• The alpha channel
• Order matters !
  • The problem
  • Usual solution
  • Caveat
  • Order-Independent Transparency
• The blend function

The alpha channel

The concept of the alpha channel is pretty simple. Instead of a writing an RGB result, you write an RGBA :

// Ouput data : it's now a vec4
out vec4 color;

the first 3 components are still accessed with the .xyz swizzle operator, while the last one is accessed with .a :

color.a = 0.3;

Unintuitively, alpha = opaqueness, so alpha = 1 means fully opaque while alpha = 0 means fully transparent.

Here, we simply hardcode the alpha channel at 0.3, but you probably want to use a uniform, or read it from a RGBA texture ( TGA supports the alpha channel, and GLFW supports TGA )

Here’s the result. Make sure to turn backface culling off (glDisable(GL_CULL_FACE) ) because since we can look through the mesh, we could see that it has no “back” face.

Order matters !

The previous screenshot looks okay-ish, but that’s just because we’re lucky.

The problem

Here, I drew two squares with 50% alpha, one green and one red. You can see that order is important, the final colour gives an important clue to the eyes for proper depth perception.

This phenomena also happens in our scene. Let’s change the viewpoint a bit :

It turns out that this is a very hard problem. You never see lots of transparency in games, do you ?

Usual solution

The usual solution is to sort all transparent triangles. Yes, ALL transparent triangles.

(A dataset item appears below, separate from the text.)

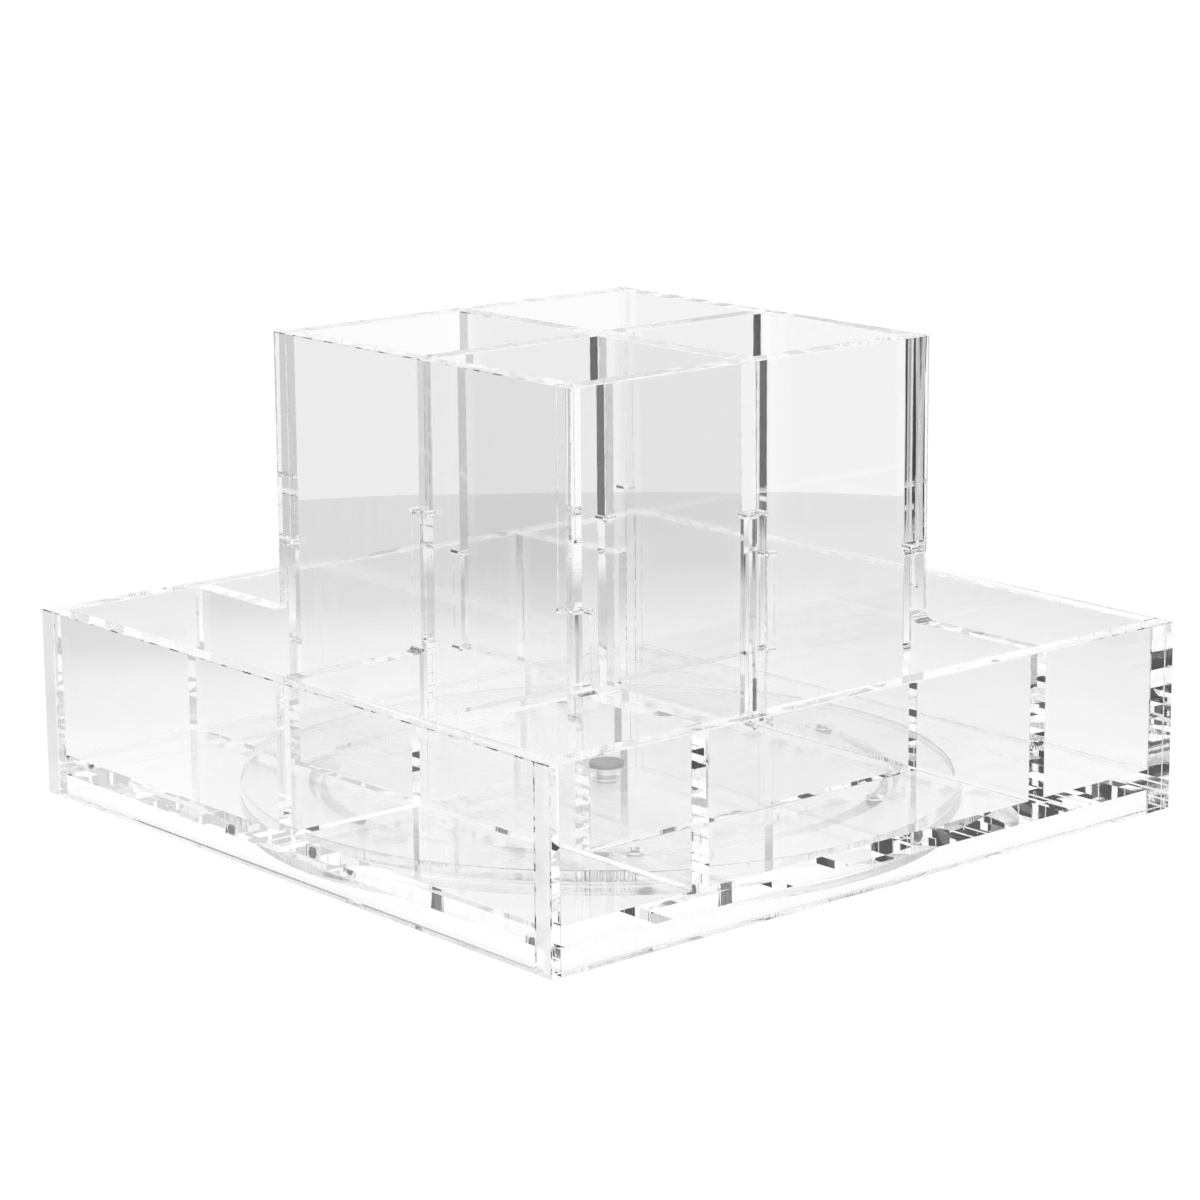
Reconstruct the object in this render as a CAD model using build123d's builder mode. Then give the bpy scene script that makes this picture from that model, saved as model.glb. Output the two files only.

• Draw the opaque part of the world so that the depth buffer already can reject hidden transparent triangles
• Sort transparent triangles, from the furthest to the closest
• Draw the transparent triangles.

You can sort whatever you want with qsort (in C) or std::sort (in C++). I won’t dig in the details, because…

Caveat

Doing so will work ( more on this in the next section ), but :

• You will be fillrate limited. That is, each fragment will be written 10, 20 times, maybe more. This is way too much for the poor memory bus. Usually the depth buffer allows to reject enough “far” fragments, but here, you explicitly sorted them, so the depth buffer is actually useless.
• You will be doing this 4 times per pixel ( we use 4xMSAA ), except if you use some clever optimisation
• Sorting all the transparent triangles takes time
• If you have to switch your texture, or worse, your shader, from triangle to triangle, you’re going into deep performance trouble. Don’t do this.

A good enough solution is often to :

• Limit to a maximum the number of transparent polygons
• Use the same shader and the same texture for all of them
• If they are supposed to look very different, use your texture !
• If you can avoid sorting, and it still doesn’t look *too *bad, consider yourself lucky.

Order-Independent Transparency

A number of other techniques are worth investigating if your engine really, really needs state-of-the-art transparency :

• The original 2001 Depth Peeling paper: pixel-perfect results, not very fast.
• Dual Depth Peeling : a slight improvement
• Several papers on bucket sort. Uses an array of fragments; sort them by depth in a shader.
• ATI’s Mecha Demo : good and fast, but tricky to implement, needs recent hardware. Uses a linked list of fragments.
• Cyril Crassin’s variation on the ATI’s technique : even harder implementation

Note that even a recent game like Little Big Planet, which ran on a powerful console, used only 1 layer of transparency.

The blend function

In order for the previous code to work, you need to setup your blend function.

// Enable blending
glEnable(GL_BLEND);
glBlendFunc(GL_SRC_ALPHA, GL_ONE_MINUS_SRC_ALPHA);

Which means :

New color in framebuffer =
           current alpha in framebuffer * current color in framebuffer +
           (1 - current alpha in framebuffer) * shader's output color

Example from the image above, with red on top :

new color = 0.5*(0,1,0) + (1-0.5)*(1,0.5,0.5); // (the red was already blended with the white background)
new color = (1, 0.75, 0.25) = the same orange